Audi has opened a pilot plant in Dresden that produces diesel fuel from water, carbon dioxide and green electricity. The plant was developed with its project partners Climeworks and sunfire.
The sunfire plant demonstrates that it’s possible to produce e-fuels on an industrial level. The plant, which requires carbon dioxide, water and electricity as raw materials, extracts the carbon dioxide directly from the ambient air using direct air capturing – a technology developed by Swiss partner Climeworks.
In a separate process, an electrolysis unit powered with green electricity splits water into hydrogen and oxygen. The hydrogen is then reacted with the carbon dioxide in two chemical processes to produce an energetic liquid made up of hydrocarbon compounds, which is called Blue Crude. This process is up to 70 per cent efficient.

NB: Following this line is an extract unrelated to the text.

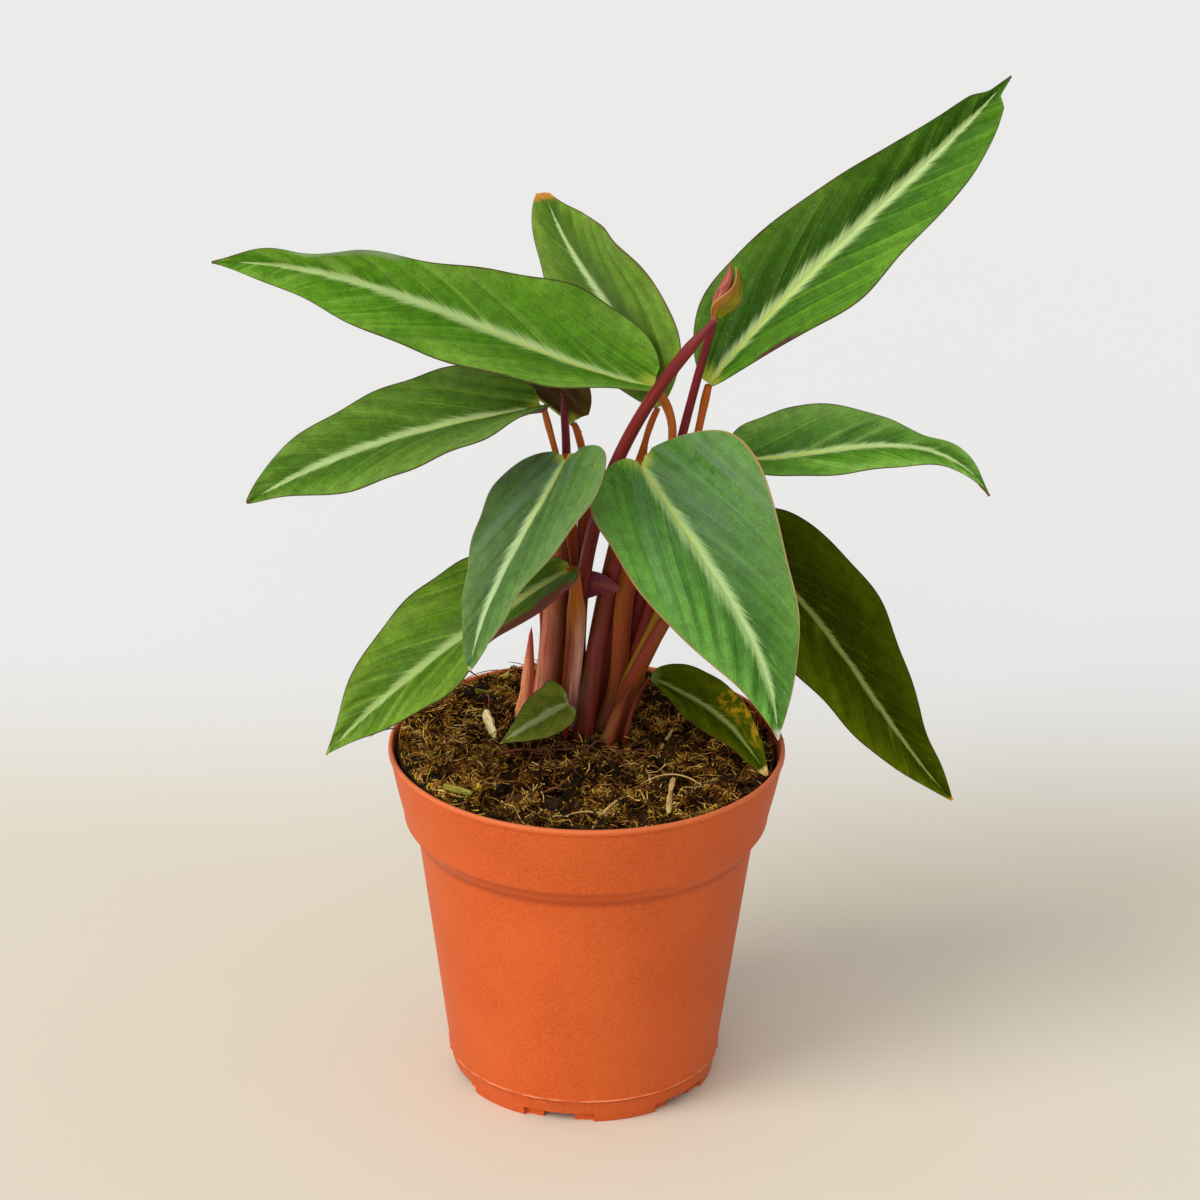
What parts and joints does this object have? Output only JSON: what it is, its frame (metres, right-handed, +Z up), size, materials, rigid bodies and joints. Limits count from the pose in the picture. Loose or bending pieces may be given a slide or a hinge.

As currently built, the pilot plant on the sunfire grounds in Dresden-Reick can produce approximately 160 litres of Blue Crude per day – nearly 80 per cent of which can be converted into synthetic diesel. This fuel – called Audi e-diesel – is free of sulphur and aromatics, and has a high cetane number, which means that it ignites very easily. Its chemical properties allow it to be blended in any ratio with fossil diesel, which means it can be used as a drop-in fuel.
Even before the plant opened, the Cleantech Group from San Francisco added sunfire GmbH to its list of the 100 most innovative ecotech companies worldwide, the Global Cleantech 100.